Re: Aural Cascading Style Sheets

| On Jan 10,  9:21am, Jon Bosak wrote:
| > a group of researchers at Sun has
| > developed an entire speech synthesis language based on HTML,
| 
| This of course differs from the approach taken here, where the speech
| synthesis part resides in the stylesheet and the document is in HTML.
| It sounds interesting work, though - is it publically available? Can
| you provide a reference to it?

Interesting question -- I'm not sure how much more I can say about
this.  I don't believe that there has previously been any mention of
it outside of Sun.

| > If you continue to add more standardized tags every time you encounter
| > a new problem domain you will destroy HTML as a simple markup
| > language.
| 
| I don't think that person, place, date and time are going to make HTML
| significantly more complicated to hand-author given the weight of tags
| that already exists for tables, font, etc.

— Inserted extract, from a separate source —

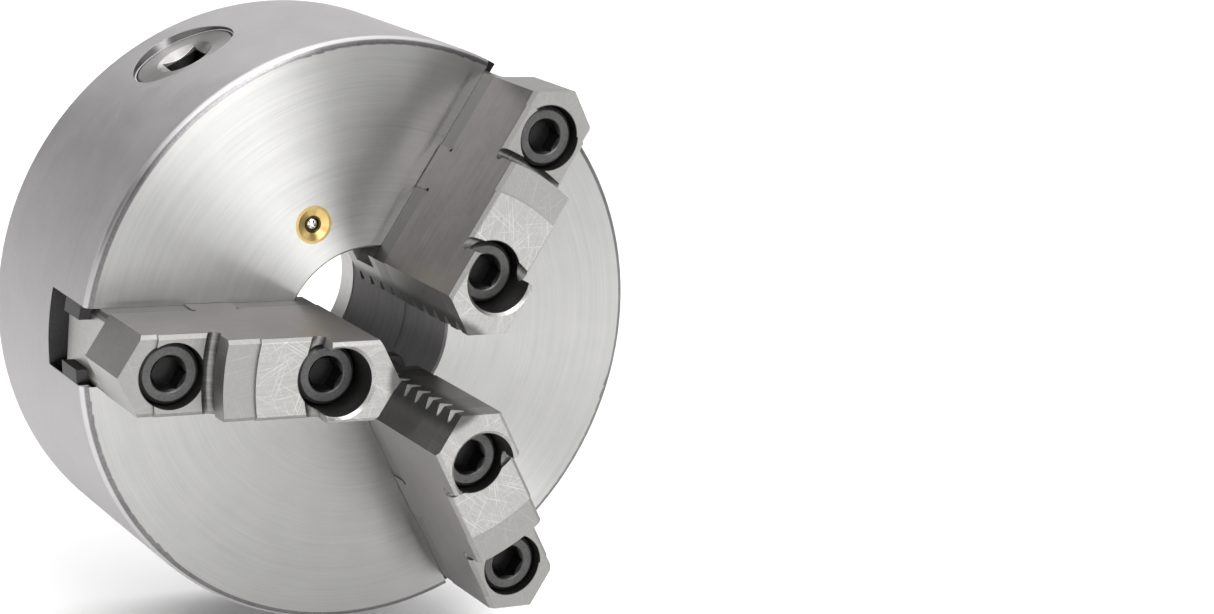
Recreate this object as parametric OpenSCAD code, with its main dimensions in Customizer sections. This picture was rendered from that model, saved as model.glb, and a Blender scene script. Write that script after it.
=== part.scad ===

That's true, and I don't want to blow this particular set of additions
out of proportion.  But the addition of tags to a standard set has
become an infamous "slippery slope" in the markup community, and all
of us with any experience of this problem consider it very dangerous.
The problem is that you never come to a place to stop; there's always
just a few more tags to add, just one more constituency to please,
just one more application to accommodate, and every new supplicant has
a case just as good as the last one.